Ci si permette di non essere scettici, nello scrivere riguardo Santa Rosalia in questi giorni. Tanti dubbi sulla sua storia e sulle sue reliquie esistono tuttora, ma si vuole raccontare qualcos’altro, di come sia stata la fede, prima di tutto, a portare al “Festino”, che quasi ininterrottamente da 393 anni si rinnova e celebra.
La peste arriva a seguito dell’attracco di una nave proveniente da Tunisi, nel maggio 1624, carica di doni per il viceré principe Emanuele Filiberto di Savoia. Si temeva potesse essere infetta, ma viene permesso lo sbarco di uomini e oggetti, e in pochi giorni si iniziano a contare i morti.
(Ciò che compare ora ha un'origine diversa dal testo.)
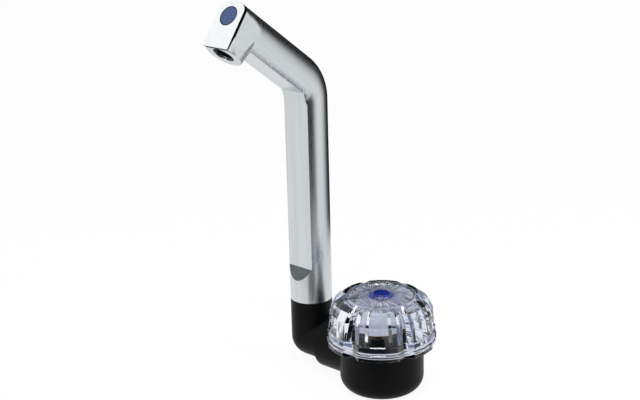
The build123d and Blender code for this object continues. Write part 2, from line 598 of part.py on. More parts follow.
# Elbow that folds in the collar and carries the spout
ELBOW_FACE = COLLAR_END + FACE_GAP
with BuildPart() as fold_elbow:
    with BuildSketch(foot_plane.offset(FOLD_HEIGHT)):
        Circle(TUBE_RADIUS)
    extrude(amount=SEAM_HEIGHT - FOLD_HEIGHT)
    with BuildSketch(fold_plane.offset(ELBOW_FACE)):
        Circle(TUBE_RADIUS)
    extrude(amount=FOOT_OFFSET - ELBOW_FACE)
    with Locations((-FOOT_OFFSET, 0, FOLD_HEIGHT)):
        Sphere(TUBE_RADIUS)
    with BuildSketch(fold_plane.offset(ELBOW_FACE)):
        Circle(SOCKET_RADIUS - RUNNING)
    extrude(amount=-(SOCKET_DEPTH + FACE_GAP - ROOM))
    # grooves of the two seals and of the screw that keeps the elbow in
    for setback in FOLD_RING_SETBACKS:
        with BuildSketch(fold_plane.offset(COLLAR_END - setback - GROOVE_HALF)):
            Circle(SOCKET_RADIUS)
            Circle(groove_floor(SOCKET_RADIUS), mode=Mode.SUBTRACT)
        extrude(amount=2 * GROOVE_HALF, mode=Mode.SUBTRACT)
    with BuildSketch(fold_plane.offset(COLLAR_END - FOLD_SCREW_SETBACK - GRUB_RADIUS - ROOM)):
        Circle(SOCKET_RADIUS)
        Circle(SOCKET_RADIUS - GRUB_GROOVE_DEPTH, mode=Mode.SUBTRACT)
    extrude(amount=2 * (GRUB_RADIUS + ROOM), mode=Mode.SUBTRACT)
    # water way and the spout's socket
    with BuildSketch(fold_plane.offset(COLLAR_END - SOCKET_DEPTH)):
        Circle(ELBOW_BORE_RADIUS)
    extrude(amount=FOOT_OFFSET - COLLAR_END + SOCKET_DEPTH, mode=Mode.SUBTRACT)
    with BuildSketch(foot_plane.offset(FOLD_HEIGHT)):
        Circle(ELBOW_BORE_RADIUS)
    extrude(amount=SEAM_HEIGHT - FOLD_HEIGHT, mode=Mode.SUBTRACT)
    with BuildSketch(foot_plane.offset(SWIVEL_SOCKET_FLOOR)):
        Circle(SWIVEL_SOCKET_RADIUS)
    extrude(amount=SEAM_HEIGHT - SWIVEL_SOCKET_FLOOR, mode=Mode.SUBTRACT)
    with BuildSketch(swivel_screw_plane):
        Circle(GRUB_RADIUS + THREAD)
    extrude(amount=TUBE_RADIUS, mode=Mode.SUBTRACT)
fold_elbow.part.label = "fold_elbow"
export_step(fold_elbow.part, "parts/fold_elbow.step")

with BuildPart() as elbow_o_rings:
    with BuildSketch(Plane(origin=(0, 0, FOLD_HEIGHT), x_dir=(0, 0, 1), z_dir=(0, 1, 0))):
        for setback in FOLD_RING_SETBACKS:
            Polygon(*ring_section(SOCKET_RADIUS, setback - COLLAR_END), align=None)
    revolve(axis=Axis((0, 0, FOLD_HEIGHT), (1, 0, 0)))
elbow_o_rings.part.label = "elbow_o_rings"
export_step(elbow_o_rings.part, "parts/elbow_o_rings.step")

with BuildPart() as swivel_grub_screw:
    with BuildSketch(swivel_screw_plane.offset(SWIVEL_SOCKET_RADIUS - GRUB_GROOVE_DEPTH + ROOM)):
        Circle(GRUB_RADIUS)
    extrude(amount=TUBE_RADIUS - GRUB_SINK - SWIVEL_SOCKET_RADIUS + GRUB_GROOVE_DEPTH - ROOM)
    with BuildSketch(swivel_screw_plane.offset(TUBE_RADIUS - GRUB_SINK)):
        RegularPolygon(GRUB_RADIUS / 2, HEX)
    extrude(amount=-GRUB_RADIUS, mode=Mode.SUBTRACT)
swivel_grub_screw.part.label = "swivel_grub_screw"
export_step(swivel_grub_screw.part, "parts/swivel_grub_screw.step")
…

Cosa singolare, in quel periodo, sul Monte Pellegrino si stava scavando, in cerca di non si sa bene cosa. Sono giunte fino a noi le testimonianze dell’epoca, e in particolare di una certa Geronima La Gattuta, che aveva sognato una fanciulla che le prometteva guarigione in cambio di un pellegrinaggio sul monte; arrivata qui le appare nuovamente, dicendole di scavare per trovare i suoi resti. Radunati amici e parenti, oltre che alcuni frati che qui dimoravano, si scava fino a trovare delle ossa incastrate nella roccia, il 15 luglio 1624.
Pur avendo tutti chiamato al miracolo, il cardinale di allora Giannettino Doria fa studiare quei reperti, mentre intanto tutti avevano iniziato a pregare la Santa e a recarsi sul monte, dal quale vengono prese pietre e l’acqua del luogo di ritrovamento per farle toccare agli appestati, di cui da alcune testimonianze si racconta la guarigione. In particolare, un certo Vincenzo Bonello, rimasto vedovo a causa del male, si era recato sul monte. Qui incontra una ragazza che gli dice di chiamarsi Rosalia, che le ossa sono veramente le sue, che devono essere portate in processione per far cessare la peste, che lui stesso morirà dopo pochi giorni e di comunicarsi; in tal modo la notizia sarebbe arrivata al cardinale.
Sono già passati molti mesi dal ritrovamento, ma già nel luglio 1624 viene stabilito di considerare Rosalia santa patrona della città, data la diffusione di questa fede che avrebbe potuto condurre a superstizioni e rivolte contro le autorità civiche. Il 22 febbraio 1625 le ossa vengono riconosciute, si dispone la realizzazione di un’urna d’argento per contenerle, la realizzazione di due cappelle, una in Cattedrale l’altra sul monte, e di portare ogni anno in processione le reliquie il 15 luglio. Per quell’anno, però, si dispone di fare la prima processione il 9 giugno, quando ancora c’era la peste (finirà l’anno seguente), con una festa di 9 giorni. Negli anni seguenti i giorni sono ridotti, ma mai lo sfarzo. Il primo carro trionfale appare nel 1686, e da allora per l’occhio scettico lo sfarzo sembra prevalere sulla fede, data la gara a battere sempre il carro e la festa dell’anno precedente, ma una così amata e fedele interceditrice come non deve essere celebrata?